Structural characteristics of HIV-1 activating HDACIs. Panel A: Docking of the HDACI MC2211 at the catalytic cavity of HDAC2, a class I enzyme. The different portions of the inhibitor [i.e. the CAP portion (CAP), the connection unit (CU), the hydrophobic spacer (HS), and the zinc-binding group (ZBG)] are mapped to the molecule represented in the picture. The enzyme is shown as semi-transparent Connolly surface. The Zn⁺⁺ ion embedded in the catalytic cavity is shown as a dotted sphere. The inhibitor is shown according to CPK colouring. Panels B, C: General formulas for HDACIs capable of inducing HIV-1 activation from quiescence. Panel D: Structural superimposition of the best docking poses for the HDACIs MC2113 and MC2211 within the catalytic cavity of HDAC2. Inhibitors are shown in CPK (MC2113: carbon backbone in white; MC2211: carbon backbone in cyan). The enzyme backbone is shown as cartoons. The Zn⁺⁺ ion is shown as a gray sphere.

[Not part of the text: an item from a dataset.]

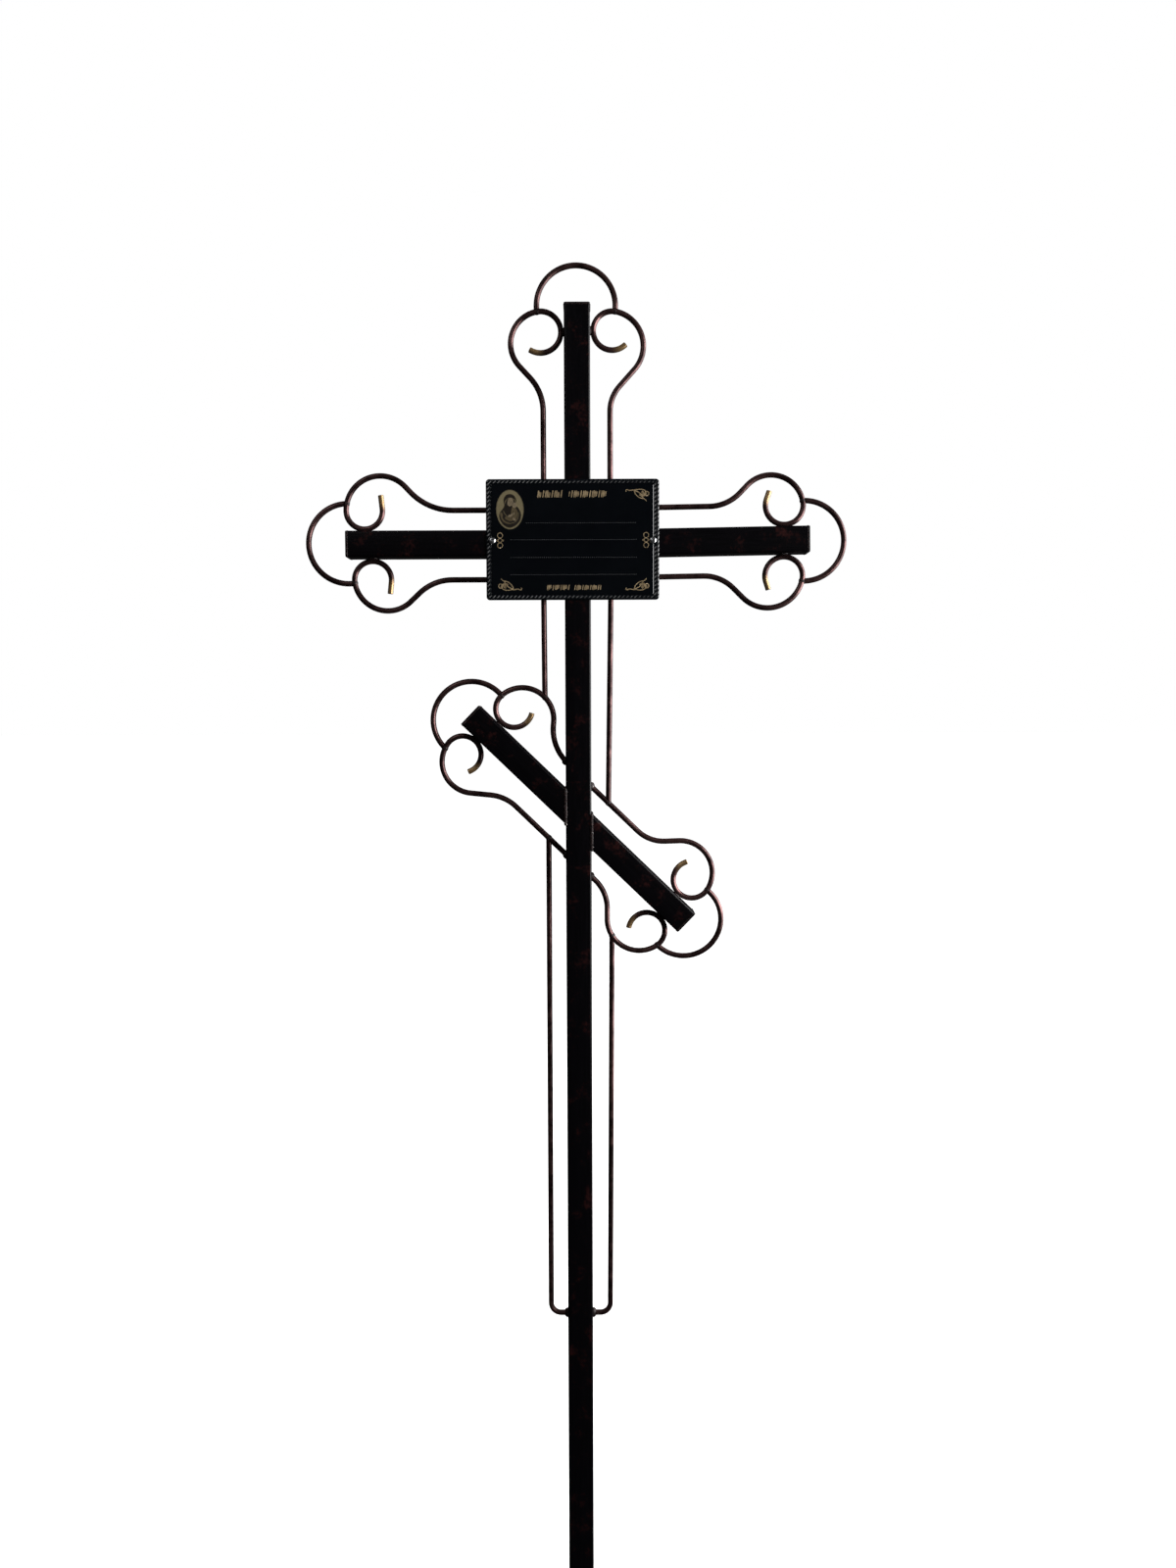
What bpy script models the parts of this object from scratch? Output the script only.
"""Wrought iron grave cross: square tube, scrolled round rod, a pressed name plate.

Metres, +Z up, the front of the cross faces -Y. The origin is the middle of the
post's foot, where the post goes into the ground.
"""
import math

import bmesh
import bpy
from mathutils import Vector

# ---------------------------------------------------------------- dimensions
GAP = 0.0003            # clearance between pieces that touch

TUBE = 0.030            # square tube, outer width
WALL = 0.002            # its wall
TUBE_CORNER = 0.0025    # outer corner radius of the tube
CAP = 0.002             # end plates

HEIGHT = 1.550          # post, ground to top
ABOVE_ARMS = 0.2714     # the post's top, above the cross arms' middle
ARM = 0.2676            # arm, post's axis to its end
ARM_TILT = 0.9          # the right arm was welded on a little high, degrees
SLANT_DROP = 0.3196     # the slanted bar crosses the post this far below the arms
SLANT = 0.1755          # half of it, from the post's axis to its end
SLANT_ANGLE = 44.0      # its slope, degrees
SLANT_STEP = 0.0005     # its two halves miss each other by twice this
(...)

Amino acids D100, H141 and G150 (important for hydrogen bonding with the inhibitors) are shown as orange sticks.

Figure 4

Effects on HIV-1 replication and cell viability of class I-selective HDACIs, MS-275 and buthionine sulfoximine (BSO), alone or in combination. Panel A: HIV-1 p24 concentrations in ACH-2 cell culture supernatants at 24 hours of incubation with the drugs. Panels B-D: Cell viability values at 72 hours of incubation, as determined by the methyl tetrazolium (MTT) method: ACH-2 cells (B), Jurkat 6.3 cells (C), uninfected Jurkat cells (D). Results are presented as percentages of the absorbance (λ = 550) in untreated controls subtracted for background (means ± SEM; 3 experiments). Asterisks show the significant differences found between BSO treatments and matched treatments in the absence of BSO (* P < 0.05; ** P < 0.01; *** P < 0.001). Statistical significance was calculated using repeated-measures, two-way ANOVA and Bonferroni's post-test, following an appropriate transformation to restore normality, where necessary. The higher drug concentrations adopted in Panels C, D serve as comparisons with the experiment in Figure 5.

Figure 5

Stimulation of HIV-1 LTR-controlled expression of green fluorescent protein (GFP) by MS-275 and buthionine sulfoximine (BSO), alone or in combination in a Jurkat cell clone (A1). The A1 cell clone, derived from T-lymphoid Jurkat cells, is a model for latent HIV-1 infection. This clone has an integrated GFP/Tat construct under the control of the HIV-1 LTR and displays a basal proportion of cells expressing GFP, which increase following stimuli activating the HIV-1 promoter. A1 cells were incubated for 72 hours with the different treatments, and GFP expression was monitored by standard flow-cytometric techniques and assessed as the percentage of fluorescent cells (indicated for each histogram) beyond the threshold value established using control non-transfected Jurkat cells. One experiment out of three with similar results is shown. The histograms derived from double-drug treatments were found to be significantly different (P < 0.01) from those derived from treatments with a single drug at matched concentrations (Kolmogorov-Smirnoff statistics). Differences between the drug concentrations adopted in this experiment and that in Figure 4A are derived from adjustments due to the different nature of the cell lines adopted.